Copywriting and creating content in the Pro AV and entertainment-technology industry can be moderately diverting at times. Today, for exam
ple, I was challenged to make sense of a big slab of technical information about an immersive sound system at what appeared to have been a quite interesting avant-garde, electronic music gig in Switzerland. Chinese Football stadiums, fancy Belgian restaurants, huge festivals, go-kart tracks, art installations and super labs - I get to write about them all, and I never stop learning.
Naturally, there’s a lot of staring out of the window to accompany the thought processes, and now and again I like to go walkabout to escape the screen. Overall, though, this section of my writer’s life is never dull and if I was ever stuck with anything, there’s a veritable army of armchair copywriters out there who can help…
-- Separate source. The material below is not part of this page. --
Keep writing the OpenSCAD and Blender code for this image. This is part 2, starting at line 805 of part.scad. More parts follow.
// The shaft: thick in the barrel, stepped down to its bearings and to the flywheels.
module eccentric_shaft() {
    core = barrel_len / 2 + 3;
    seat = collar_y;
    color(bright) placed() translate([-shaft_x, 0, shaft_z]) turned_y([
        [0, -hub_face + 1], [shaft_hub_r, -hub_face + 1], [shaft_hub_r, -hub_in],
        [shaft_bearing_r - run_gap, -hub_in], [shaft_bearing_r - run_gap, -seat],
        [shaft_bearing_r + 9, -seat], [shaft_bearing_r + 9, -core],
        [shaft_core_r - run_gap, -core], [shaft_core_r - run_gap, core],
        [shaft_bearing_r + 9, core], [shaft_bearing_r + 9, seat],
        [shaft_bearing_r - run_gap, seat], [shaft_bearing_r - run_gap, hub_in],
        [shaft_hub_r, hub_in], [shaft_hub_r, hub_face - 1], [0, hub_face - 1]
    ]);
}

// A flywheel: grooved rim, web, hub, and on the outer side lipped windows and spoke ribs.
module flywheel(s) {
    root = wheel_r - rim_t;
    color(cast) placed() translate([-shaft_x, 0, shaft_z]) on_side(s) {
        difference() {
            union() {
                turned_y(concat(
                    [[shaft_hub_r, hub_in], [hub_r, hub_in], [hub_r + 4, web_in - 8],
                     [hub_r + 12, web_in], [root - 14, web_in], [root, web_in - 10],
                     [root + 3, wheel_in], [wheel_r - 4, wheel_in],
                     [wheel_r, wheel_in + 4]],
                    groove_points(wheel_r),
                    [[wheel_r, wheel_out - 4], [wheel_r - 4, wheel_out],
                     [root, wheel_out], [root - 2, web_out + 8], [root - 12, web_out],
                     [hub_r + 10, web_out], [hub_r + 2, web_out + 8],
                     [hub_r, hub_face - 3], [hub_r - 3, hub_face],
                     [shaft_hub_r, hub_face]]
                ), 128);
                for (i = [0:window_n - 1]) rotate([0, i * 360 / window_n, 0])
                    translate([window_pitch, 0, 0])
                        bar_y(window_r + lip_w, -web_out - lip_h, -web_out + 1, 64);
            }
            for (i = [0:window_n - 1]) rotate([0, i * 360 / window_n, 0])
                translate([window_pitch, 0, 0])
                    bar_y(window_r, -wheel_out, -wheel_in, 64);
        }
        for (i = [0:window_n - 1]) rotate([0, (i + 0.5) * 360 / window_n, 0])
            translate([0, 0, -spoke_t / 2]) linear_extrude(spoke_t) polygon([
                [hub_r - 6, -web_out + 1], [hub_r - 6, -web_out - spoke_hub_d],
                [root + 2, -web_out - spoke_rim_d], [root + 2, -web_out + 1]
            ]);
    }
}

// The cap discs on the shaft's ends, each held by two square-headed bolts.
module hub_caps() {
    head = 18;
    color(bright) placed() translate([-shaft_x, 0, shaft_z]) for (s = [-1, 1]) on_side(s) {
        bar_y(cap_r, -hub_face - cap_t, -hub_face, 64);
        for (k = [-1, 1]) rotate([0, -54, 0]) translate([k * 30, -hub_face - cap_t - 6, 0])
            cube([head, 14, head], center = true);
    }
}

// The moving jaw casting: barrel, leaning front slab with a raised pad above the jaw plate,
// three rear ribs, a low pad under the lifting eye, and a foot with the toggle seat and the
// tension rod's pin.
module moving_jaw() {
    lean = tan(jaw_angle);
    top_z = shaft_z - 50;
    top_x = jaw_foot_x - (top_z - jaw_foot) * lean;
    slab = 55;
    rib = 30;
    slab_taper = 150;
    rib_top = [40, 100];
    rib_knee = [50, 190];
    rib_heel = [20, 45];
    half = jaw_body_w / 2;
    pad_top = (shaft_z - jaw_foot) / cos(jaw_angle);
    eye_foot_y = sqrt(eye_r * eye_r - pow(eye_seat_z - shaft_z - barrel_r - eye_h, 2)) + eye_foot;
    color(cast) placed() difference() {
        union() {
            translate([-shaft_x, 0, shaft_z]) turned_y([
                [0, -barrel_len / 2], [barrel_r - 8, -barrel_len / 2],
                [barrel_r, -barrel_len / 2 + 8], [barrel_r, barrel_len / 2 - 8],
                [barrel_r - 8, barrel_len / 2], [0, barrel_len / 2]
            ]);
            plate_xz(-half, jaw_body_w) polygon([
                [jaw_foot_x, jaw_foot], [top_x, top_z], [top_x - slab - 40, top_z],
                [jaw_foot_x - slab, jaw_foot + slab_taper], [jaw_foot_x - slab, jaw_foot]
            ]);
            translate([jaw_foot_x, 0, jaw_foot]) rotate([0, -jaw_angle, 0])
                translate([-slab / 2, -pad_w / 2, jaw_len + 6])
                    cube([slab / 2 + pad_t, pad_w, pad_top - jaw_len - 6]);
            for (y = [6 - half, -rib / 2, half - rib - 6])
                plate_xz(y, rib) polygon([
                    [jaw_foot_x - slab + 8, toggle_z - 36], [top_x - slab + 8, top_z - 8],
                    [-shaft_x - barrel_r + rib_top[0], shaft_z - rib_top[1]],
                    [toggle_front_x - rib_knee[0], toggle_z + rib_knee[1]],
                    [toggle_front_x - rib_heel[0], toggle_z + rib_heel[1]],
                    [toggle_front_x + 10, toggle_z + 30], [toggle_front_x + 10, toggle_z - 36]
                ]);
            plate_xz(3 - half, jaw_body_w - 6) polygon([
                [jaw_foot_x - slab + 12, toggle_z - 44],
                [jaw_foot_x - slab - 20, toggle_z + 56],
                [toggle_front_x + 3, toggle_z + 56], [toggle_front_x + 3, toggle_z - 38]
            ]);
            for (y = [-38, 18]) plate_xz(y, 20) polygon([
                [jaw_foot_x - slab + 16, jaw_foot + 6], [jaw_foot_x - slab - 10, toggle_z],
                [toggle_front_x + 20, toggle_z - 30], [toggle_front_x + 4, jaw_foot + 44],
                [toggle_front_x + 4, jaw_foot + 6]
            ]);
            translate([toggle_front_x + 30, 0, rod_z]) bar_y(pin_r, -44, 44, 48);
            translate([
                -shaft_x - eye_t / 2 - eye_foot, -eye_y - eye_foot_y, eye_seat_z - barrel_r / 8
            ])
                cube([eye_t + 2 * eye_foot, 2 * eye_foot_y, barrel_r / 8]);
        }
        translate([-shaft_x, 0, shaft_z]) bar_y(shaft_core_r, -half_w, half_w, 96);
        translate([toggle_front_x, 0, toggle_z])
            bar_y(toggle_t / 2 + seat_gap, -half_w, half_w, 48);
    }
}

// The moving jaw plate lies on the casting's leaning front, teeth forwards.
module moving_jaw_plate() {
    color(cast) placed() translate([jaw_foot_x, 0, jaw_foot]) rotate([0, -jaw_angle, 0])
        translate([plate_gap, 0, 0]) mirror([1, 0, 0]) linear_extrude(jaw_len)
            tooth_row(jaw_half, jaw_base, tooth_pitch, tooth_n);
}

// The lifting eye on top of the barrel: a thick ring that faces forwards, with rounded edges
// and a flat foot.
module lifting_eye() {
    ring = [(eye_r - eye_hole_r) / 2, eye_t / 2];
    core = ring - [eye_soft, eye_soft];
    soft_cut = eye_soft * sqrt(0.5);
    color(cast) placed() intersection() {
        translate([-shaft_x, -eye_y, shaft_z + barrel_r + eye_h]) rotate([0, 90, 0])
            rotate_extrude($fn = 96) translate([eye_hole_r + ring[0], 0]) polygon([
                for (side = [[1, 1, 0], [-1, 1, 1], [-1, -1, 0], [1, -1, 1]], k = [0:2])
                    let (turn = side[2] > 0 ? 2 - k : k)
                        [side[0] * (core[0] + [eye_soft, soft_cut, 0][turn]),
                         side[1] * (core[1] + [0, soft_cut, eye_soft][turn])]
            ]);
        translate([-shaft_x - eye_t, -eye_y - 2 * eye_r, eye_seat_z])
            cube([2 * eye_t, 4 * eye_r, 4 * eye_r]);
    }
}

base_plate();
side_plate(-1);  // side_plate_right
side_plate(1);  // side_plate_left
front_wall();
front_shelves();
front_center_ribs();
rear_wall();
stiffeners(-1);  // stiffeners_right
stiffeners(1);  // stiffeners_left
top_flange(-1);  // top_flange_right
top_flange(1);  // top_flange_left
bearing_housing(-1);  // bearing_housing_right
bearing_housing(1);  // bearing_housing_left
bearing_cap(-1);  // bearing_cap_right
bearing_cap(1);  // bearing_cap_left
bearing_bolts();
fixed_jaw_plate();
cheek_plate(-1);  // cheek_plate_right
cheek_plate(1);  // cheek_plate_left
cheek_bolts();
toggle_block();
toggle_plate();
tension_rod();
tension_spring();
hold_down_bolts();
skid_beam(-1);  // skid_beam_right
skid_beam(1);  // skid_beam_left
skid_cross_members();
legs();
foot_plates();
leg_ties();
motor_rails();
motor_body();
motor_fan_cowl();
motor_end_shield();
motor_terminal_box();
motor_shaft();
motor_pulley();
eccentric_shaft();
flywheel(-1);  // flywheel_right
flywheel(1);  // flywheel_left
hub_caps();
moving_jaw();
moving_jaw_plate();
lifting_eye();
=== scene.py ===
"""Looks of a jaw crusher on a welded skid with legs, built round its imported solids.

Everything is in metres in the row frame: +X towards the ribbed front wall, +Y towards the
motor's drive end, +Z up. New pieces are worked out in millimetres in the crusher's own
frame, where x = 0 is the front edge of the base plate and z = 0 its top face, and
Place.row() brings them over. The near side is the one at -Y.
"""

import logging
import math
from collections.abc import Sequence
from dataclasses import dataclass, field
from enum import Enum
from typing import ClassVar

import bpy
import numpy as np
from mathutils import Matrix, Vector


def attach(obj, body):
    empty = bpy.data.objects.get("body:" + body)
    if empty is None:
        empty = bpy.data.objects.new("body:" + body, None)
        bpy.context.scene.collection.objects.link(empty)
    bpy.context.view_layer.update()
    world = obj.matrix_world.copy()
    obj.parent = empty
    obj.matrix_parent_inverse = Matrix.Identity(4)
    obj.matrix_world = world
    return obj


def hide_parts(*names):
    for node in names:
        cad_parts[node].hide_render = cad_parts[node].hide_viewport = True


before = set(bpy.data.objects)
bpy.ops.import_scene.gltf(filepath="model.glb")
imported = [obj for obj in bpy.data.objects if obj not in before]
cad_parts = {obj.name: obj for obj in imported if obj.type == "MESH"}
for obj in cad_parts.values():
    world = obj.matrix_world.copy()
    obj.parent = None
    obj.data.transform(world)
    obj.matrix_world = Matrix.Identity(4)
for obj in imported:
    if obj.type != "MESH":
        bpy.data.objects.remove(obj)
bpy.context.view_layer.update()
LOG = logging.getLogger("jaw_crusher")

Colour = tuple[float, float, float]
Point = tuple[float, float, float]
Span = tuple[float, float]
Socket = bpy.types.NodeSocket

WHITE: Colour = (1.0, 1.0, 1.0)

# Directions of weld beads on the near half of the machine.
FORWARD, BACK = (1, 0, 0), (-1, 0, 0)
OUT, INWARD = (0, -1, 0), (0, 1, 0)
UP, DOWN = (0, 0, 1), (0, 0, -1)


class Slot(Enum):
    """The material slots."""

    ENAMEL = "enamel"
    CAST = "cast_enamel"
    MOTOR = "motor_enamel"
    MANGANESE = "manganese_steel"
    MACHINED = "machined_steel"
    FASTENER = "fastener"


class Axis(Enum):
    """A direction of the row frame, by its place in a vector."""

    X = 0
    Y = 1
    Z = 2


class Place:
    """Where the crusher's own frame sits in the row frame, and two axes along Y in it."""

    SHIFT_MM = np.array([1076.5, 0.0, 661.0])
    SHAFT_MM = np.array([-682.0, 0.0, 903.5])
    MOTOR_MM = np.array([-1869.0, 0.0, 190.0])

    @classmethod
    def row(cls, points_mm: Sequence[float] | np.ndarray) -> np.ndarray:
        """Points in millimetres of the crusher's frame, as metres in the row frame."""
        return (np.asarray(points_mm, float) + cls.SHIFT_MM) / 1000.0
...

For all that, though, more interesting to me (as you’d expect) is the personal creative side of my pen-wielding activities. A large chunk of this has involved the publication of more than 150 songs across 15 JUMP albums that have spanned more than three decades, but recently as the muse has taken me, I’ve produced three books. The skills present in the Sound Marketing office have proved invaluable - Steph’s knowledge and understanding of design software have supported the creation of each book in turn and made possible my desire to create physical product. Much as is the case in the independent music sector, your opportunities are determined by having tangible stuff to hand.
“You write books?”
“Yep.”
“Go on then, let’s see one…”
…is much like…
“You’re in a band?”
“Yep.”
“Got a CD?”
That said, in the last couple of years, people tend to just ask if you’re on Spotify so they can get all your blood, sweat AND tears for free. I’m grateful that our demographic prefers plastic to ether…
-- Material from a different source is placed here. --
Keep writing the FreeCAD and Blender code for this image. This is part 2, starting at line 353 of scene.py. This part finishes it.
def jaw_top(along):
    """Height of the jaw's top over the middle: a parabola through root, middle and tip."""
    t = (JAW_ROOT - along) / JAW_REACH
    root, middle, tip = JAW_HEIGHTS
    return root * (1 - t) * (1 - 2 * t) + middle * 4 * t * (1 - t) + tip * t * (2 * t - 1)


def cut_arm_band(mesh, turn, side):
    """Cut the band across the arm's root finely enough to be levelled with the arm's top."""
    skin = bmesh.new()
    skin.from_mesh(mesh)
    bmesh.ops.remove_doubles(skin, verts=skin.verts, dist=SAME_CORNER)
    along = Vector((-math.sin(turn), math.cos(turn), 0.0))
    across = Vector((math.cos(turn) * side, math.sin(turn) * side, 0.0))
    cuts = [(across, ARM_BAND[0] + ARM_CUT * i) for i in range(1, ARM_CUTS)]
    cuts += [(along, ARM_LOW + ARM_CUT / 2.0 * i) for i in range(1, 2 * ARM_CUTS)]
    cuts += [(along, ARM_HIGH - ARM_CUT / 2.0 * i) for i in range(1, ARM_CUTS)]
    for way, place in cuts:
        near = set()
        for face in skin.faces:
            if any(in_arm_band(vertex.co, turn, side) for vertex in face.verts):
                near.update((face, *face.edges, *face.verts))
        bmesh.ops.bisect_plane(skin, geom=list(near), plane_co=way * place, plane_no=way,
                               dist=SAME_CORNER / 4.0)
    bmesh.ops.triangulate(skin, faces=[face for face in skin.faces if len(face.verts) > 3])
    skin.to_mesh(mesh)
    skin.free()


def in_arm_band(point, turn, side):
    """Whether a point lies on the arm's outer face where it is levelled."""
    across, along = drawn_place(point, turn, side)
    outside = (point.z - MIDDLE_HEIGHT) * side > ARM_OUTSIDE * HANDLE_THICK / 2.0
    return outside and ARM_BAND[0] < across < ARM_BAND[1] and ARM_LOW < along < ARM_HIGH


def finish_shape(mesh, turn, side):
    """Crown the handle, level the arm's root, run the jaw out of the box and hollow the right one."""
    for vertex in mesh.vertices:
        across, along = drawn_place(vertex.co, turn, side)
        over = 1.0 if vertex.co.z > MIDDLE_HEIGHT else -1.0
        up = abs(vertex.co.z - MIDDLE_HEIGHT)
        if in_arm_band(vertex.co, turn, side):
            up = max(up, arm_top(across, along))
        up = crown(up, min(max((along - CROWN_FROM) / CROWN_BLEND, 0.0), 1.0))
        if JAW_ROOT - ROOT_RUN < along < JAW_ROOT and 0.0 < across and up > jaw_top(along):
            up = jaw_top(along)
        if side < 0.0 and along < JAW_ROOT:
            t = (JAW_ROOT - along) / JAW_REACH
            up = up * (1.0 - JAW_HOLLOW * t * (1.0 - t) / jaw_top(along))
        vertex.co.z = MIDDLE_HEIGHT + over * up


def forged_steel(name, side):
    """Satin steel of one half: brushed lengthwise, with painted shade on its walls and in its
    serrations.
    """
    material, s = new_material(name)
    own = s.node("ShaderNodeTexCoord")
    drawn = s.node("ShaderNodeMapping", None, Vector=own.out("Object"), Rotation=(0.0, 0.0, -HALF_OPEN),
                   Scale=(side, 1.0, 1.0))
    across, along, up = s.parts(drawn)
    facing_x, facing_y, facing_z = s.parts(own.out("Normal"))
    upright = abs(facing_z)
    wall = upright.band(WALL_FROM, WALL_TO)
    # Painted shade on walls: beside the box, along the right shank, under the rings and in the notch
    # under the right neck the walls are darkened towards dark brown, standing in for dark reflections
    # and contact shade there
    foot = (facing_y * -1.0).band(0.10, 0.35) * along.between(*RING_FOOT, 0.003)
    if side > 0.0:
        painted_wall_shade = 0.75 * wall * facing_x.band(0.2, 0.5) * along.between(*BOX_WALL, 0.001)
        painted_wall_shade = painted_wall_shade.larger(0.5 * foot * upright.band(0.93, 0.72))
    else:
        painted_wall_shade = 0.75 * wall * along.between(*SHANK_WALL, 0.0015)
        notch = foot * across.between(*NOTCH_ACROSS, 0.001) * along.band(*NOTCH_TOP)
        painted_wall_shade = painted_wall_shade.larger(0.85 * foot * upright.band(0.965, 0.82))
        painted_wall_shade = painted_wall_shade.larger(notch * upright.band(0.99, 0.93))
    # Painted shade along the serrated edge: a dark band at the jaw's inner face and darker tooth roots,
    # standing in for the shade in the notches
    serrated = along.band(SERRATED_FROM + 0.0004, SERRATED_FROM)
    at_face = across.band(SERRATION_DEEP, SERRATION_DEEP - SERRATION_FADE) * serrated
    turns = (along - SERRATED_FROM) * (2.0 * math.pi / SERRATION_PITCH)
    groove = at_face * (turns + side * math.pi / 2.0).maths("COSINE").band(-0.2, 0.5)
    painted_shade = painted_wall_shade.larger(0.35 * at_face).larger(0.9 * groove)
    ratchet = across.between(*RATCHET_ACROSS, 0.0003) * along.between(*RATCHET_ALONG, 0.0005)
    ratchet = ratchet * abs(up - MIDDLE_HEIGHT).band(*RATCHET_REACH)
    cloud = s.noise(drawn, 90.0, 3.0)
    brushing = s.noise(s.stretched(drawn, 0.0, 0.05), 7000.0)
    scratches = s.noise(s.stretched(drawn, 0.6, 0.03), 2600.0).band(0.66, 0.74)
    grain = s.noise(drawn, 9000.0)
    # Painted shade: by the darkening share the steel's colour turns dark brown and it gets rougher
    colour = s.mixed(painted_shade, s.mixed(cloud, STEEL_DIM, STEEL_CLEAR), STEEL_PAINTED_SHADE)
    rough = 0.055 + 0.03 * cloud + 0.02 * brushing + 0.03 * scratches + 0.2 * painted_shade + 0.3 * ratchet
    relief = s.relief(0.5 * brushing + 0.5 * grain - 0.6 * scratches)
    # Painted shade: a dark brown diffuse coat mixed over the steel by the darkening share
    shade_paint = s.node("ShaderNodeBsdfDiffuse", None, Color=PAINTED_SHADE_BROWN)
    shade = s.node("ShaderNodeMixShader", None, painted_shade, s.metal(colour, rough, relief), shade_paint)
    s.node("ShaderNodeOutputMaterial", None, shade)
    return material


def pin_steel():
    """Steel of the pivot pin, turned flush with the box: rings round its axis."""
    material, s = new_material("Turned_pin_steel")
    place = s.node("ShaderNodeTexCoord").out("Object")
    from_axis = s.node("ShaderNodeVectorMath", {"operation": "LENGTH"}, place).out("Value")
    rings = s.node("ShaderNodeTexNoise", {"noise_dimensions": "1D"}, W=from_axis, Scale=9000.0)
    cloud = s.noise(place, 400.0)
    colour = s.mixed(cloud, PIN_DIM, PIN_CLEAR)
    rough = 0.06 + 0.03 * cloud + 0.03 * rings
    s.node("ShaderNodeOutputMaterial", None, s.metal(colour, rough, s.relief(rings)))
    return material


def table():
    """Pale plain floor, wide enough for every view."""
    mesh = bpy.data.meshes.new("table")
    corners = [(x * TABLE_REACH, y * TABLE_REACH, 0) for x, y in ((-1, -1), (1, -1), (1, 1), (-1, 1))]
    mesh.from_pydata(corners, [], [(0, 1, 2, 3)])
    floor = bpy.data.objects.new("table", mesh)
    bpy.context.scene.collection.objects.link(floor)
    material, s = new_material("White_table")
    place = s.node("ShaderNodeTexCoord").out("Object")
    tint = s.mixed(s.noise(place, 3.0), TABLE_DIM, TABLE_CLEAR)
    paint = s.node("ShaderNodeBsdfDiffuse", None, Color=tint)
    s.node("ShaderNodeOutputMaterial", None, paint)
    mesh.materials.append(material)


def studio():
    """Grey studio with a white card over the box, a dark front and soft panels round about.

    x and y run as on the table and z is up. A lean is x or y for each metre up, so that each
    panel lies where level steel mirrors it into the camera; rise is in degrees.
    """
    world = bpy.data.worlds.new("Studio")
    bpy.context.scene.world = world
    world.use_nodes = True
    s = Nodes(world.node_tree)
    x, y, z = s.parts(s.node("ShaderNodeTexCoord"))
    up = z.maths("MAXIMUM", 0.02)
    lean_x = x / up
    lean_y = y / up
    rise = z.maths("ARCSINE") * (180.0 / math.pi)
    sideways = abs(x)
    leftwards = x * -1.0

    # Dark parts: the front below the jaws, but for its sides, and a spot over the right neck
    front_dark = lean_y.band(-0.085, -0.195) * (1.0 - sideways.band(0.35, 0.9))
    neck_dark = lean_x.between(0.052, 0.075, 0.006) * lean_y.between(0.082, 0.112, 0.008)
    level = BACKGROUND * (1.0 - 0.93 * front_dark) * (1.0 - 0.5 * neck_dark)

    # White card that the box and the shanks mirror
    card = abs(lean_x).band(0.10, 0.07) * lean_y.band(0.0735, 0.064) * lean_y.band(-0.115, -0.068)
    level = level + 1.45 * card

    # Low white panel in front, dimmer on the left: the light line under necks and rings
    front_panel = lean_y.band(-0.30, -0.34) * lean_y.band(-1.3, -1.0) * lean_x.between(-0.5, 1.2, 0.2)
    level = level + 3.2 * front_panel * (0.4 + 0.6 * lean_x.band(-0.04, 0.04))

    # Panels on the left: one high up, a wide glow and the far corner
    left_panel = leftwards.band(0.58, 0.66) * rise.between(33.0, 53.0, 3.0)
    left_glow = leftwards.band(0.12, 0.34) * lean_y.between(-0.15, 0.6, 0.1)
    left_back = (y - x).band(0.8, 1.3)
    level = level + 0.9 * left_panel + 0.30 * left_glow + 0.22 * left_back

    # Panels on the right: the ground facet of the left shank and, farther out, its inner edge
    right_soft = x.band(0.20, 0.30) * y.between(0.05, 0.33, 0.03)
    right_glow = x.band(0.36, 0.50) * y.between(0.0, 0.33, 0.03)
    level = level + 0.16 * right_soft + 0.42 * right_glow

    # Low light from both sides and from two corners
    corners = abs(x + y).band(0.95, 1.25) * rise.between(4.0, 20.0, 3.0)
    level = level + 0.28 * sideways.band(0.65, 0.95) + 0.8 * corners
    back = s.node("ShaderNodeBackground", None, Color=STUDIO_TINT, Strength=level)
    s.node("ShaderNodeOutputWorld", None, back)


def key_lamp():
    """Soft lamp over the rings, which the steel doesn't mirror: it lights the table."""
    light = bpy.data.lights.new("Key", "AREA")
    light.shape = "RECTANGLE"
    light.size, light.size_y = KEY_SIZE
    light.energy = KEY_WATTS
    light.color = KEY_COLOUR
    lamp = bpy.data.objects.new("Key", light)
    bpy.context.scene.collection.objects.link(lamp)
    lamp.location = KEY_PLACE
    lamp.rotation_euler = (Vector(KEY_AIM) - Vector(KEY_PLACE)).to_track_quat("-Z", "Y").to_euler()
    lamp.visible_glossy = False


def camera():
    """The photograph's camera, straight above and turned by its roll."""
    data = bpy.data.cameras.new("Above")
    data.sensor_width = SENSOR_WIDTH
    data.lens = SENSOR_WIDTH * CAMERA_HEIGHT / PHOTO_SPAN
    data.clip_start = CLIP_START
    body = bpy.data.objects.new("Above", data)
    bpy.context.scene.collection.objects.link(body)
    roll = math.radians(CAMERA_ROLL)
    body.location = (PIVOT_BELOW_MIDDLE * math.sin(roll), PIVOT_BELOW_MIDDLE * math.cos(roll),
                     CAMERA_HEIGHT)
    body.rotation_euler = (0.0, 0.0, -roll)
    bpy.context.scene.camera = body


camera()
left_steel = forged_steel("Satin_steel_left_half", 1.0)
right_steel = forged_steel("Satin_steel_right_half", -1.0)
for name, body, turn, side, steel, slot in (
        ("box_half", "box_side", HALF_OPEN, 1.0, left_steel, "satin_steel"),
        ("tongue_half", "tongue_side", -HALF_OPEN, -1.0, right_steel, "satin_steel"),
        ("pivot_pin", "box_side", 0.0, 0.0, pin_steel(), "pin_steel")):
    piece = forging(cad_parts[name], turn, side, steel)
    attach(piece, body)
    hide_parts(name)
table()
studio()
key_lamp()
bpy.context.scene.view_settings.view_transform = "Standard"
Anyway one of my recent literary releases has been going along quite nicely. As is the case for most cottage-industry enterprises like mine, there’s a lot of promotion on social media, updating of website, a lot of trips to the post office, and a lot of chatting with people about book fairs and expanding reach. Marketing, if you will. In the Pro AV content creation role, one of the elements you’re always looking to secure is that quote where someone says something really complimentary about a product - especially someone with a trusted reputation in their field - you know the kind of thing:
‘Dave Wires, Lead Sound Engineer on Every Broadway Show Since Time Began, commented:
“This new microphone is better than the one they use to record creatures scrabbling on the ocean floor from six miles away; it’s so good I’m going to order one thousand of them, right now!”’
That kind of thing…
Anyway, this book of mine has been doing a few rounds and I’ve had some nice messages from people and some decent reviews here and there. All in all, very pleasing. Then one evening just over a week ago, I received a flurry of phone calls and messages urging me to listen to Huw Stephens’ show on BBC Radio Wales. It was being hosted by stand-in Adam Walton, who was interviewing the winner of the prestigious 2023 Carnegie Prize for Literature, Manon Steffan Ros about her winning book, The Blue Book of Nebo, which has been translated into a host of different languages and is absolutely brilliant. I’ve read it. So I know.
I duly jumped onto BBC Sounds and scrolled back a little, unprepared for what was to come. As a musician, there’s that moment when you first hear one of your songs on the radio. It’s almost impossible to describe. This was like that, so I’ll leave you with the transcript:
In conversation about ‘The Blue Book of Nebo’, BBC Radio Wales. July 12th 2023
Adam Walton:
“There are certain books you read, that you know are gong to live with you - are going to become part of your emotional DNA…and I’m sure that there are books like that for you, so what have you read recently that, you know, has kind of maybe shifted your perspective a little bit, or evoked a mood that is one you’ll try to recall after having finished reading the book?”
Manon Steffan Ros:
“Ah…I found a really wonderful book by a writer called John Dexter Jones. I came to him through the artist Pete Jones from Bangor. I don’t really know Pete but I’d been to see one of his exhibitions at Storiel in Bangor, and then I heard about this book. It’s called Mountain Punk and it’s basically descriptions of his walks up mountains of Eryri and it’s all non-fiction - creative non-fiction - with Pete’s paintings and it’s just so beautiful - it’s such a lovely, lovely book…it’s made me re-assess the mountains where I was brought up. I think when a book makes you do that - when it makes you look at something that’s so very familiar to you in a different way - it really made me want to go there. The way it describes silence and majesty is very under-rated - it’s a very underrated book. You know - people should buy it - it’s wonderful.”